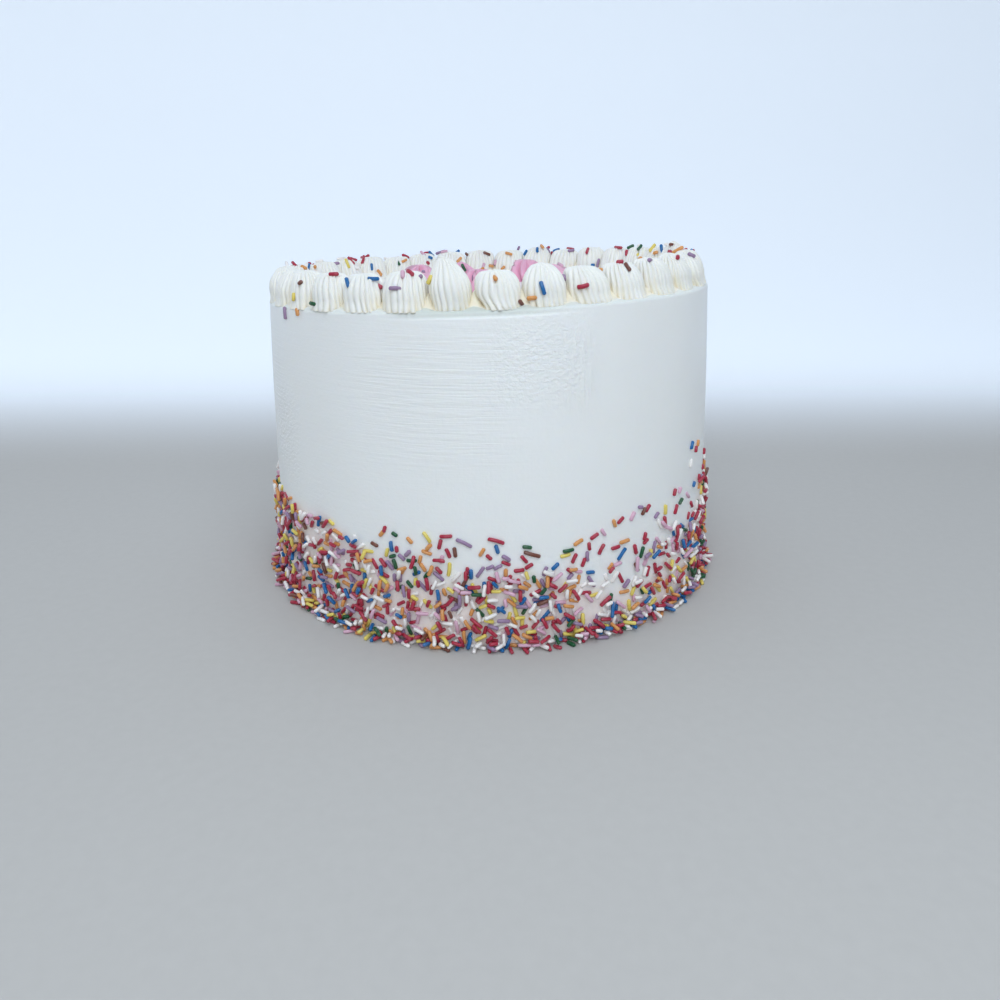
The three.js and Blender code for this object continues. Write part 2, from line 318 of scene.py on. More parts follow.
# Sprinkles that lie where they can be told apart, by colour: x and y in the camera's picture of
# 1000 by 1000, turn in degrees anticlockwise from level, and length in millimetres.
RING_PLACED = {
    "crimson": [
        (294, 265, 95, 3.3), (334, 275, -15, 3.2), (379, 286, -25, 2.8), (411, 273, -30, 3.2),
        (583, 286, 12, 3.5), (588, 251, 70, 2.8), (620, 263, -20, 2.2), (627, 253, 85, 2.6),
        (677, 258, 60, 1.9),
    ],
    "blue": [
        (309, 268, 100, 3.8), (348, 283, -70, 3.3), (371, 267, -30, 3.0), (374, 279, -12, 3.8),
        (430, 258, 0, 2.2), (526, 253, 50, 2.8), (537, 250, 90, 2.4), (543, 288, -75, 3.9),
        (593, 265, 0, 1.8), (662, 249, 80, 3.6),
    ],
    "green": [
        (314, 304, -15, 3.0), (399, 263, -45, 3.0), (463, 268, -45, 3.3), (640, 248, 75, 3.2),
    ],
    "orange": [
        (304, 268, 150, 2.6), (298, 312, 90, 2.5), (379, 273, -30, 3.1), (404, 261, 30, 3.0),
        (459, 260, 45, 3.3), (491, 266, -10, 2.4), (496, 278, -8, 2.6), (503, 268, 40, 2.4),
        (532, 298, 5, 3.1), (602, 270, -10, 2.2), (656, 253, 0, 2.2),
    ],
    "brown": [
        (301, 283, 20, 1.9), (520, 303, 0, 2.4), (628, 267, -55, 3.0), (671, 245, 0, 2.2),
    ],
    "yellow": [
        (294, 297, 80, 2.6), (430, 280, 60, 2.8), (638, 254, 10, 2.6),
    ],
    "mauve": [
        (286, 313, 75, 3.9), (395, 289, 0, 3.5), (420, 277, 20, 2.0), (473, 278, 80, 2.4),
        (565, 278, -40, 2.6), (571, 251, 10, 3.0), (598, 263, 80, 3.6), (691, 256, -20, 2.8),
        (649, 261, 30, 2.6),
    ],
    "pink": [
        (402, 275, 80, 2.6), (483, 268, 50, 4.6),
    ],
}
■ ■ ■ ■
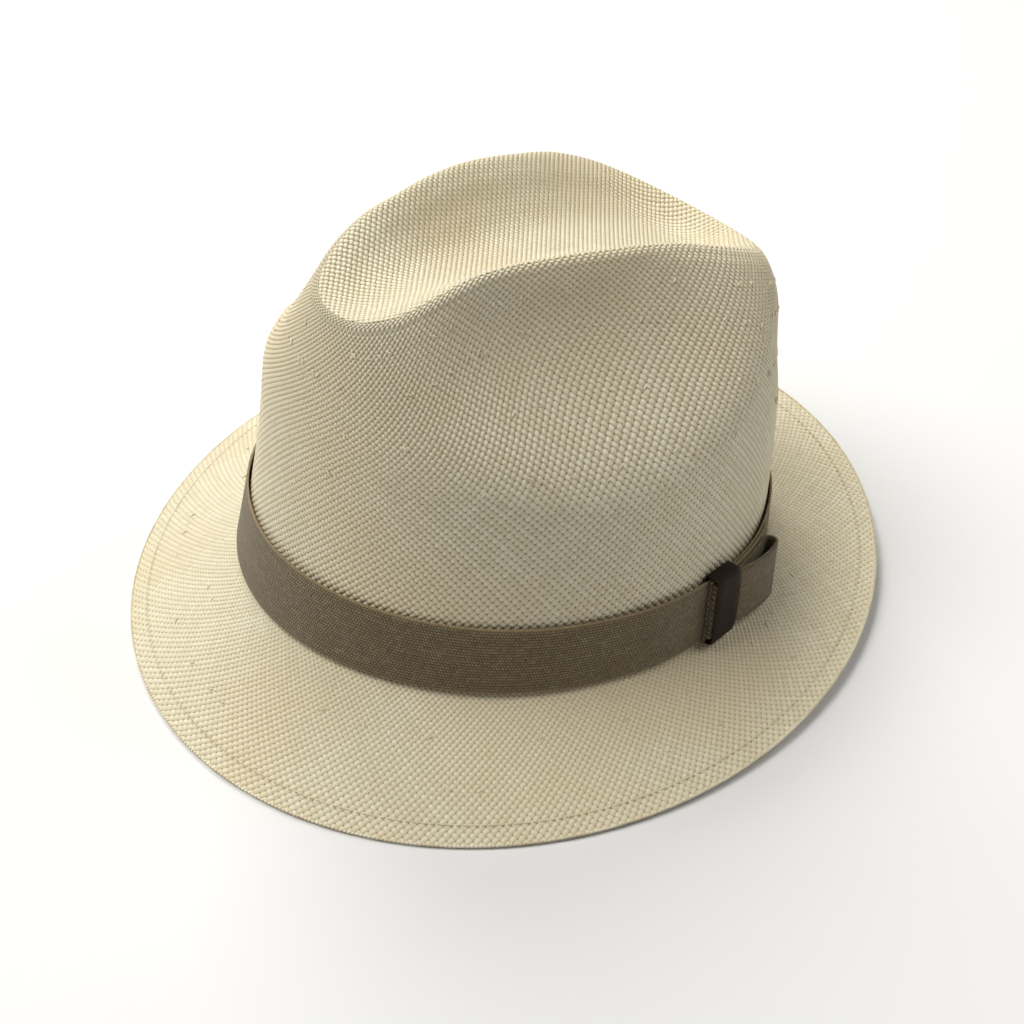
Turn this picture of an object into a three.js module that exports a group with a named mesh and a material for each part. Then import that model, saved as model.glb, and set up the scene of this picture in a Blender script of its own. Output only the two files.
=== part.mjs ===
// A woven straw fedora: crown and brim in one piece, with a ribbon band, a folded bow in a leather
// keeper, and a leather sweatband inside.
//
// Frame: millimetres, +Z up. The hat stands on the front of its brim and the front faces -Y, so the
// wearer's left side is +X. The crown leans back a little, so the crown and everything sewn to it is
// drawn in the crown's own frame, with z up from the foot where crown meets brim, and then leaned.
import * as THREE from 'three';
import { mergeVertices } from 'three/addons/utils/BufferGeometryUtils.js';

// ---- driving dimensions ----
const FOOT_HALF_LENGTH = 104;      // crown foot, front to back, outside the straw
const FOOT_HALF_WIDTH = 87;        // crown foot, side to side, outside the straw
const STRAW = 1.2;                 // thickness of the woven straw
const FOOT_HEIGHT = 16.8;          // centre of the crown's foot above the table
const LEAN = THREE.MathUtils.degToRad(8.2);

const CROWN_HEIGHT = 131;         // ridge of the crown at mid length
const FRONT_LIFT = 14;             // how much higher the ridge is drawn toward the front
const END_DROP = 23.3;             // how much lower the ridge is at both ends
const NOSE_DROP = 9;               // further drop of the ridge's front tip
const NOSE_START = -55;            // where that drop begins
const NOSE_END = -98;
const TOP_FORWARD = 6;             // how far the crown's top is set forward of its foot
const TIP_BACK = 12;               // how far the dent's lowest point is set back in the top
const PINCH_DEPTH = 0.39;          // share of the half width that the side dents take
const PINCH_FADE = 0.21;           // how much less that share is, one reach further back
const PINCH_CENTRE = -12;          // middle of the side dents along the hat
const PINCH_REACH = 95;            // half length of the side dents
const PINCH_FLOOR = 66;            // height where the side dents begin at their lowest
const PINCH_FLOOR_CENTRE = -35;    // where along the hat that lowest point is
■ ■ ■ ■
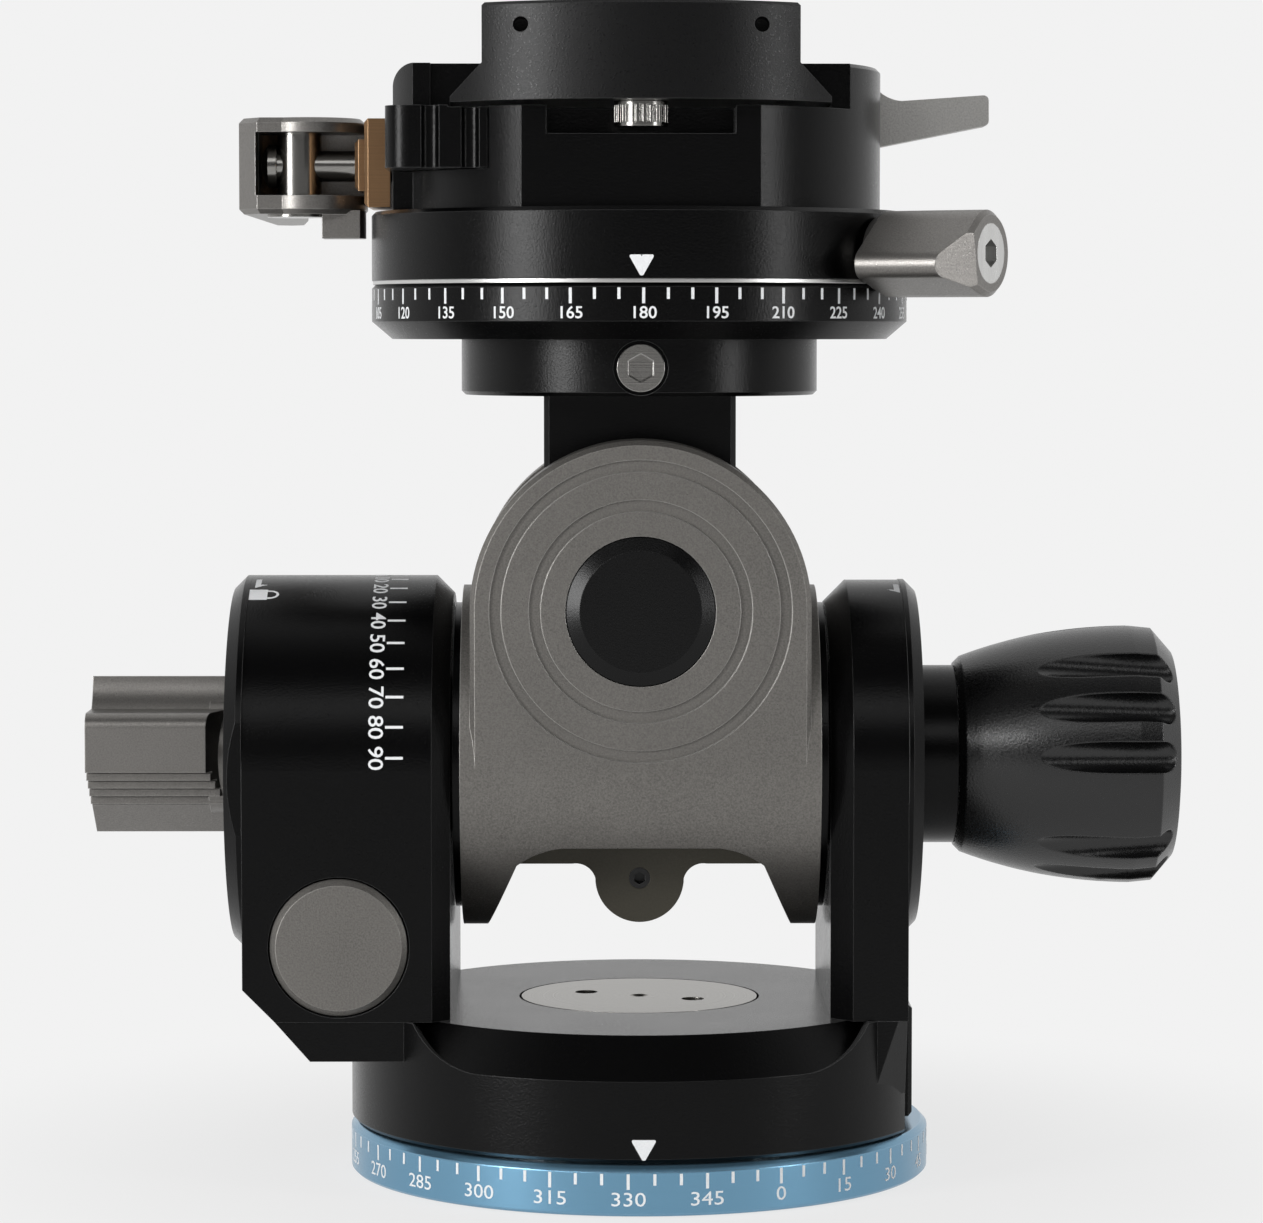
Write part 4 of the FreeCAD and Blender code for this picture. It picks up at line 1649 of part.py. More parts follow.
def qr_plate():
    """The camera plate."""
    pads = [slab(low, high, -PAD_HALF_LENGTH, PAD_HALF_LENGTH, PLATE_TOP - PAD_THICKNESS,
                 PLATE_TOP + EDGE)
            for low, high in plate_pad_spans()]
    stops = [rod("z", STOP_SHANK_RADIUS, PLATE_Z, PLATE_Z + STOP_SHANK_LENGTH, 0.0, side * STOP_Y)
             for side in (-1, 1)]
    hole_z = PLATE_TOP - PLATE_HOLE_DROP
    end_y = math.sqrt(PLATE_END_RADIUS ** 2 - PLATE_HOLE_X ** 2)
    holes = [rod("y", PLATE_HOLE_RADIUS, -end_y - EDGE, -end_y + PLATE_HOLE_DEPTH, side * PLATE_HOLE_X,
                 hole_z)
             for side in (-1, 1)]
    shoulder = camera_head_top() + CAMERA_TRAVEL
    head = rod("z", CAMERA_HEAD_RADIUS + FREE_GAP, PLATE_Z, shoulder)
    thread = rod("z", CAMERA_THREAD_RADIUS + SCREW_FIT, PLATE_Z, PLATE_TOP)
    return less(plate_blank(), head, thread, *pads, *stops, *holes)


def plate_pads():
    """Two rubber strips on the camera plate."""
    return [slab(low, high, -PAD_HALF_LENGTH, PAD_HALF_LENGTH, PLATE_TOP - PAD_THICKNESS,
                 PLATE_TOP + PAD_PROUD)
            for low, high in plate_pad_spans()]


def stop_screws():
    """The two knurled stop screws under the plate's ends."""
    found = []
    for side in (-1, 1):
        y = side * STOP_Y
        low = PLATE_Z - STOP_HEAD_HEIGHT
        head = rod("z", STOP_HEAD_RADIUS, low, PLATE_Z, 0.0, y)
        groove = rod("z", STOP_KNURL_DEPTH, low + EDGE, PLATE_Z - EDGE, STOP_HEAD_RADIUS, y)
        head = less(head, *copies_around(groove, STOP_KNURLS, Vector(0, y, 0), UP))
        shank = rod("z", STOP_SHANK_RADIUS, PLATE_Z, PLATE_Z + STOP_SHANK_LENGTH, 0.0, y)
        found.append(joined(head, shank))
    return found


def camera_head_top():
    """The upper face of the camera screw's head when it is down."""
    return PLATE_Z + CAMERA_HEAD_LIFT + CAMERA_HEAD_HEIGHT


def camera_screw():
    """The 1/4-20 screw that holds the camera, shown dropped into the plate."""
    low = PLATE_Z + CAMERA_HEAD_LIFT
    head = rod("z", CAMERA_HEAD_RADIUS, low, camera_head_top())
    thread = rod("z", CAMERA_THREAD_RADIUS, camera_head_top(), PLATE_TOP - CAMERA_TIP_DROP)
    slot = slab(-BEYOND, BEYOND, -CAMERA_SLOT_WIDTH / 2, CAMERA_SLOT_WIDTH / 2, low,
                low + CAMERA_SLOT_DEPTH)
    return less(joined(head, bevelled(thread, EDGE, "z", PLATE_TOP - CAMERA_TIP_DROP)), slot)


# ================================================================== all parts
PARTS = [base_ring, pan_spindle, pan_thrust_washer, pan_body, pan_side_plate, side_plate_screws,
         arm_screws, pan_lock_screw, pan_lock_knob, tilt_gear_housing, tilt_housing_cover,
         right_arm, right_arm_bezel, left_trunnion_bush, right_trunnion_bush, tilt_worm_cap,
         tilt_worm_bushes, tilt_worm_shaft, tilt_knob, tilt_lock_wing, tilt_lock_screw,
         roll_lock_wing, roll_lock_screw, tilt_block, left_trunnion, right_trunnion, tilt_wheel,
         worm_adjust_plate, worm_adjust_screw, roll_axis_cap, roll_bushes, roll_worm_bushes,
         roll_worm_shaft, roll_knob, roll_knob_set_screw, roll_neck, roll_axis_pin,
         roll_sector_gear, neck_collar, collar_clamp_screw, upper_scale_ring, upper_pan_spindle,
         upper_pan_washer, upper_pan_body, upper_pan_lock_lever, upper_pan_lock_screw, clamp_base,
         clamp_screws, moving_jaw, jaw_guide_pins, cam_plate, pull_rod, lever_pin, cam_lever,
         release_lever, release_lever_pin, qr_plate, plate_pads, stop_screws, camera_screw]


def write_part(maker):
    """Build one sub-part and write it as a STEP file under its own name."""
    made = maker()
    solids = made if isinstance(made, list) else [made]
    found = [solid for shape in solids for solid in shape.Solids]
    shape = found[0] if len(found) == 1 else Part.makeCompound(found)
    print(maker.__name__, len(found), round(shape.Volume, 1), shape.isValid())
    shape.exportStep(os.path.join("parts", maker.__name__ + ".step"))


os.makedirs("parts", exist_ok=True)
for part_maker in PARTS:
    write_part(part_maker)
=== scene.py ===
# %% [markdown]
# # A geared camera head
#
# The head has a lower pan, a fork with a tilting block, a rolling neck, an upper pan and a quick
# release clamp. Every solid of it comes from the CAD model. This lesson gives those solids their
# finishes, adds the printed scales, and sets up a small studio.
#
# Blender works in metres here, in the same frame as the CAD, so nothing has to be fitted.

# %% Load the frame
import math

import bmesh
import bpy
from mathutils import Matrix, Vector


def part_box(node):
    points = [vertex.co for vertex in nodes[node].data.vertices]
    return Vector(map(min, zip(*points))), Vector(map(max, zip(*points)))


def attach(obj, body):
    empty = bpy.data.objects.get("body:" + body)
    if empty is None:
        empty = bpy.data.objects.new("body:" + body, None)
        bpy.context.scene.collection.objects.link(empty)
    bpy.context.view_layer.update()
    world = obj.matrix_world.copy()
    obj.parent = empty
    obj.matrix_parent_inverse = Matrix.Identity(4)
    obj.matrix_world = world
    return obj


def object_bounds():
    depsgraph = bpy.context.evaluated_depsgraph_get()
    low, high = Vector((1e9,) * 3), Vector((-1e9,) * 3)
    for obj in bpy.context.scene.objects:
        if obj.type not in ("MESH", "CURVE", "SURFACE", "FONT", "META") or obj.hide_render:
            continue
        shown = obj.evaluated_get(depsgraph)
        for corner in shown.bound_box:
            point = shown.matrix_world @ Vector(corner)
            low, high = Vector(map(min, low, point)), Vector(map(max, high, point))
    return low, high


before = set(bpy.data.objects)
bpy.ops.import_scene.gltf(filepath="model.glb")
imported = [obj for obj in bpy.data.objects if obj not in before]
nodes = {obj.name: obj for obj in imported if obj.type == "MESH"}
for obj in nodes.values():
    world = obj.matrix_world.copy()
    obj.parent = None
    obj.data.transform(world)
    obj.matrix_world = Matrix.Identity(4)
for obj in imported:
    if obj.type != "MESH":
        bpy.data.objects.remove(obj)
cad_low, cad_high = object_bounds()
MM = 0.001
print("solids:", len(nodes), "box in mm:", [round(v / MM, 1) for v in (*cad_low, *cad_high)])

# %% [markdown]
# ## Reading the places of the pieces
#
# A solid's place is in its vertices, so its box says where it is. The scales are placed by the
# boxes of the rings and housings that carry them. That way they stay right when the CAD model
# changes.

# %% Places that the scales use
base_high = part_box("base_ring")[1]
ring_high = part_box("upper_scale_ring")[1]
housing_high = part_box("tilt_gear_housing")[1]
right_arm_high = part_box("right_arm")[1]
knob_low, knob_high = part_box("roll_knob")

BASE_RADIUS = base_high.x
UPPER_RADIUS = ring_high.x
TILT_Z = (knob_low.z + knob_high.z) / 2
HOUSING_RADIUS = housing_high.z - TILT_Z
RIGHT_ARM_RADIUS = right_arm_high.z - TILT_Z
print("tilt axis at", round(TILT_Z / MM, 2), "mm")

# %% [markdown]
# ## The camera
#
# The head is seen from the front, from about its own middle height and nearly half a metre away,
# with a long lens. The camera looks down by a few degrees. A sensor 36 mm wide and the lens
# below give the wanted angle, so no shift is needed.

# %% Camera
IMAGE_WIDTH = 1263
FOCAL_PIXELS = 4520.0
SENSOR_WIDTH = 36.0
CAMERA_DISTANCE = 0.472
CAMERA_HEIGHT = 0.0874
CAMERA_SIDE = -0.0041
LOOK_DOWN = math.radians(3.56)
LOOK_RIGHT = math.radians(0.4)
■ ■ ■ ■
WHAT NEEDS TO BE DONE: Within the listing above, locate the line containing "round(shape.Volume, 1), shape.isValid())" and the line containing "points = [vertex.co". Reproduce those two lines and all lines between them exactly, with nothing added.

TASK RESULT:
    print(maker.__name__, len(found), round(shape.Volume, 1), shape.isValid())
    shape.exportStep(os.path.join("parts", maker.__name__ + ".step"))


os.makedirs("parts", exist_ok=True)
for part_maker in PARTS:
    write_part(part_maker)
=== scene.py ===
# %% [markdown]
# # A geared camera head
#
# The head has a lower pan, a fork with a tilting block, a rolling neck, an upper pan and a quick
# release clamp. Every solid of it comes from the CAD model. This lesson gives those solids their
# finishes, adds the printed scales, and sets up a small studio.
#
# Blender works in metres here, in the same frame as the CAD, so nothing has to be fitted.

# %% Load the frame
import math

import bmesh
import bpy
from mathutils import Matrix, Vector


def part_box(node):
    points = [vertex.co for vertex in nodes[node].data.vertices]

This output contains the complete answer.